Sevgili arkadaslar, sizin bu anlattiginiz `hristiyan tanrisi`, `hristiyan tanri` degil. Ben yazida kullanilan `hristiyan tanri` ifadesinin, `hristiyan tanrisi`ndan baska birsey oldugunu zannetmistim. fakat togliatti onunla aslinda `hristiyan tanrisi`ni kastettigini soyledi, yani nema problema.

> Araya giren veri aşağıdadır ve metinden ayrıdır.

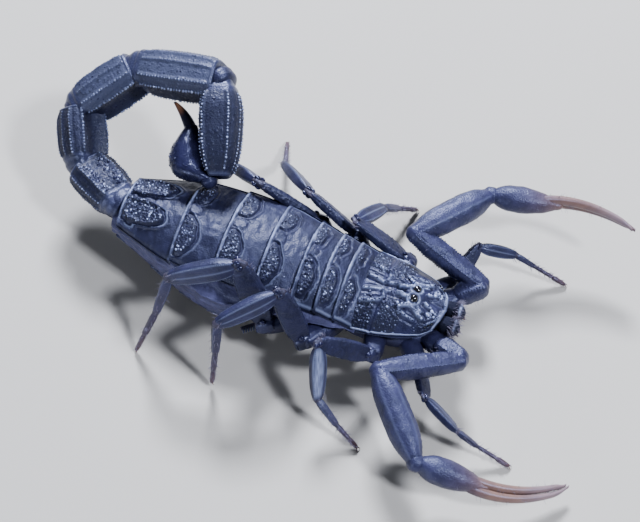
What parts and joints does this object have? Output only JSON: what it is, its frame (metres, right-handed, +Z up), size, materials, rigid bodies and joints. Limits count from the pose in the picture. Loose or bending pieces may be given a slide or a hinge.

bir de olmek falan diyince isin icine trinity, vahdette kesret, kesrette vahdet falan filan giriyor ki ramazan ramazan aman aman diyeyim, aramizda varsa gregoryenlere hususen selam edeyim. beni de alin araniza amcalar, cok guzel uzum ezer, bag bozarim.
hosgeldin seyyarat.
absofuckinglutely :) "bir nevi tanrilik iddiasinda bulunmak" ise tehlikeli birsey i$te...
sayin hocam PA,
haklisin. herzamanki gibi :) hristiyan tanri diyince, hristiyan olan tanri gibi bir anlam yuklenebilir, haklisin. ben aslinda pislik yapip linkini verdigim yazinin cevirmenenine sucu atip, siyrilmak istiyorum bu durumdan. vatanda$ direkt inglizce'den buyuk ihtimalle "the christian god"i "hristiyan tanri" olarak cevirmis, ben de alip bunu aynen kullanmisim. "the christian god" da gerci ayni ikiligi yaratibili, degil mi? Ama ingilizce'de bildigim kadariyla "the christian god" demekle "the god of christianity" demek arasinda hicbir fark yok! bunu da turkce'ye uygulayip, guzel mi guzel dilimizin icine etmekte sakinca gormemis olduk cevirmenle el ele verip. ehem.
boyle inglizce dusunme durumlarina turkce'de de dusuyorum; ayni sekilde ingilizce kullanirken tersi de olabiliyor maalesef :)
İlk günahtan ötürü insanı aşağılık bir yer olan dünyaya gönderen, onu bağışladığını göstermek için yine onun bedenine hulül eden, üstelik piç, üstelik kanlar içinde ve kendi çarmıhını yine kendi taşıyan ve yine resulünü o çarmıhta yalnız bırakan, kaldı ki oldukça zayıf, bitkin, sarışın ve biraz da ibne bir peygamberle ne yapacağını bilemeyen bu Tanrı'yı Nietzsche çok zaman önce kanlar içinde yere yıkmıştı. Zizek ve sen onu yeniden mi diriltmeye çalışıyorsunuz şimdi?
Ah.. Ahhh... Siz içmeyeceksiniz de kim içecek?
Henüz hiçbir katedrali ziyaret etme şansım olmadı, mimarlık tarihi derslerinde içinde boğulduğumuz binlerce fotoğraf ve çizimleri saymazsak. Ama hem estetik, hem de dinî bakımdan, katedrallerden hiç mi hiç hoşlanmıyorum; "etkileyici" ve "görkemli" oldukları kesin, ki aslında hoşlanmamamın nedenlerinden bir kısmı bunların içinde saklı zaten.
Benim Tanrı'mın belki en sevdiğim parçası olan Hristiyan Tanrı bir yerde ikametteyse eğer, katedraller hariç herhangi bir yerdedir, o görkemden uzak herhangi bir yerde, oralardan ırak olan her yerdedir demek isterim.